Specifically, the Board of Directors submits to you the following plans:

  • a share-based incentive plan called the "2023-2025 Performance Share Plan" for the Chief Executive Officer/General Manager, Senior Executives and other Managers;
  • a retention plan called the "2023-2025 Restricted Share Plan" for AVIO Group employees, identified by the Board of Directors from among those who play a key role in achieving AVIO's strategic goals. The beneficiaries of the 2023-2025 Restricted Share Plan do not include the Chief Executive Officer/General Manager or the Senior Executives of the Company.

In line with best practice in the relevant industry, the "2023-2025 Performance Share Plan" provides for a three-year performance period, the award and allocation of shares subject to Board of Directors verification of the performance targets achieved over the three-year period, in order to incentivise and engender loyalty.

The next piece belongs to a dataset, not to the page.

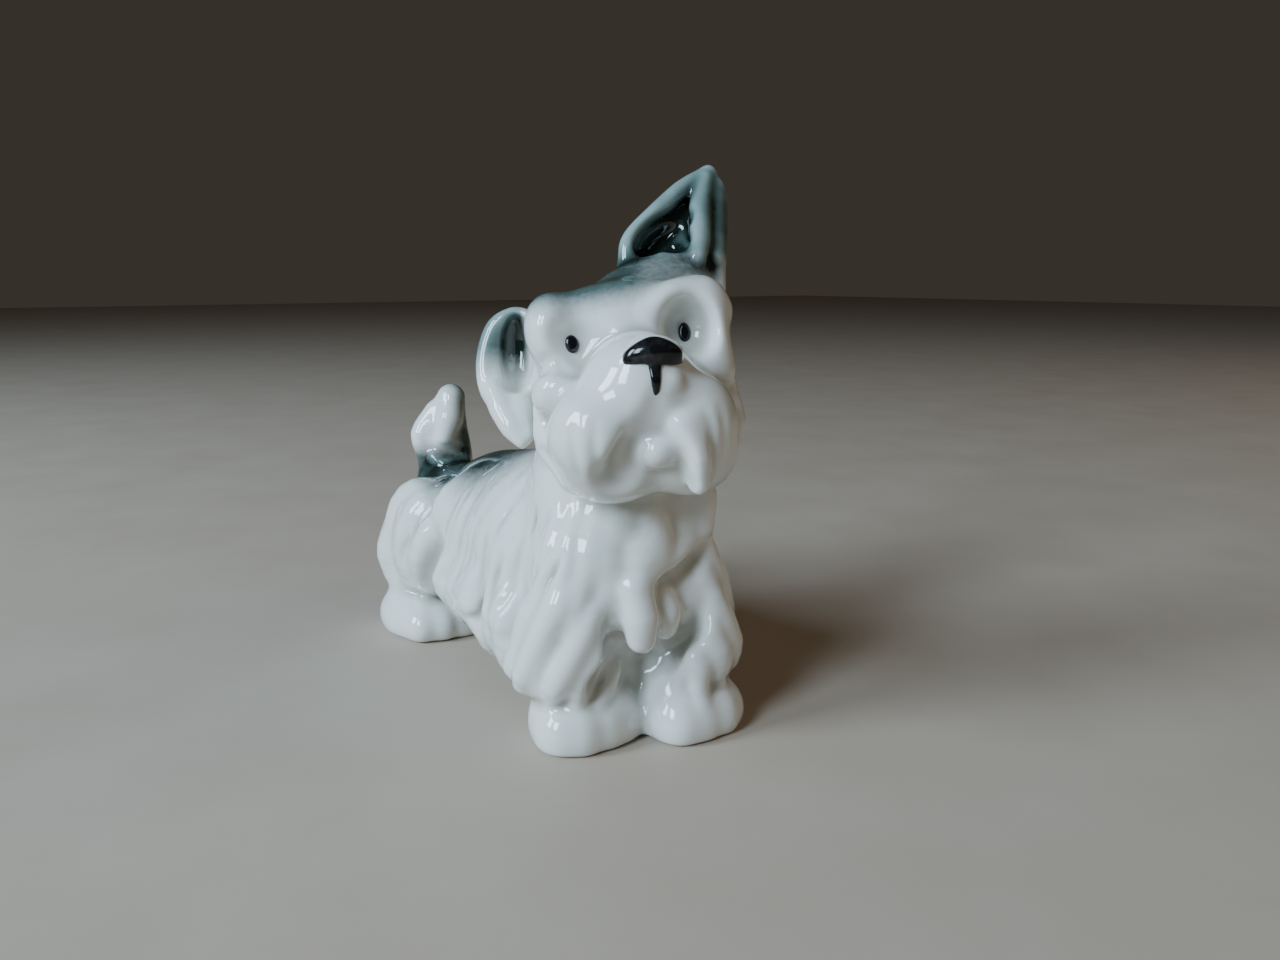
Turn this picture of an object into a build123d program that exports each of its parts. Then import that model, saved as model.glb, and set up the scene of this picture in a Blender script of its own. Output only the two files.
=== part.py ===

The "2023-2025 Restricted Share Plan" provides for the award and allocation of shares free of charge to beneficiaries identified by the Board of Directors at the conclusion of a vesting period which lasts 36 months from the date of allocation.

The description of the purposes and characteristics of the 2023-2025 Performance Share Plan and the 2023-2025 Restricted Share Plan is contained in more detail in the respective Prospectuses prepared by the Board of Directors pursuant to Article 114-bis of the CFA and Article 84-bis of the Issuers' Regulation, attached to this Report and available to the public within the terms and in the manner provided for by current regulations, including by publication on the Company's website.

Considering that stated above, the shareholders' resolution will reflect the outcome of the vote.